現代の台湾では、中国寄りの政策を掲げる国民党馬英九政権の人気も低迷している中で、この映画の大ヒットを通じて台湾人の親日ぶりが、改めてクローズアップされた形になりました。

◆今年は、日台関係を強化する好機

さて、台湾では昨年、学生たちが中心となって中国との「サービス貿易協定」締結への反対を表明して、国会を占拠するという事件が発生しました。

学生たちにとって、このまま中国共産党政権との関係が強化される事で、自らの自由が制限されるかもしれない、また経済的にも台湾にとって利益になるのか、という大きな危機感があり、捨身の行動となったと思われます。

HRPニュースファイル「岐路に立つ台湾からの現地レポート」
http://hrp-newsfile.jp/2014/1372/

1972年の「ニクソンショック」と言われた米国と中国共産党政権との国交樹立と機を一にして、台湾は日本・米国との国交が断絶し、現在に至っています。

しかし日本にとって、台湾はシーレーンの重要な地域であり、ここの近辺が中国共産党政権の支配下に入ることは、日本にとってエネルギー危機に陥ることを意味しています。

そうした中、現在、映画「KANO」の大ヒットで、台湾の親日ムードが高まっています。日本としては、一層の日台関係の強化を進めていくべきではないでしょうか。

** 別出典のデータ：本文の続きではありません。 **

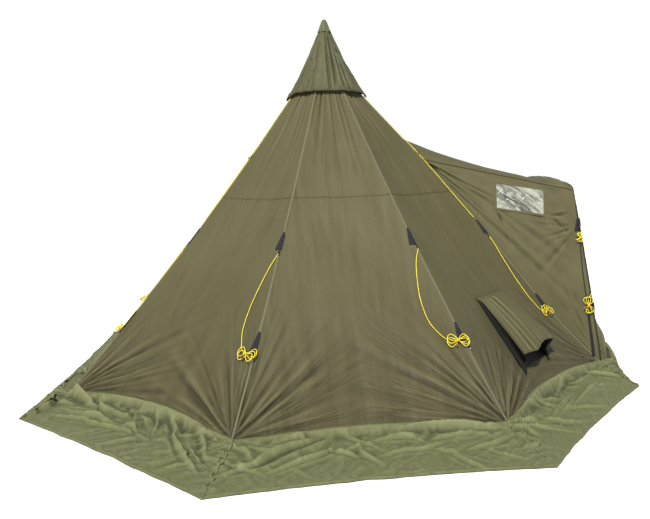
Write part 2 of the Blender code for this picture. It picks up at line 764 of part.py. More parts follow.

戦後70年という事で、中国習近平政権は、「南京大虐殺」「従軍慰安婦」のユネスコ記憶遺産登録申請などの反日キャンペーンを強めることが予想されますが、中国共産党政権に対し反対の声を挙げた台湾の若者たちは、逆に日本のような自由でかつ、繁栄を求めていく国家との連携を求めているはずです。

今年の日台関係にも大いに注目したいところです。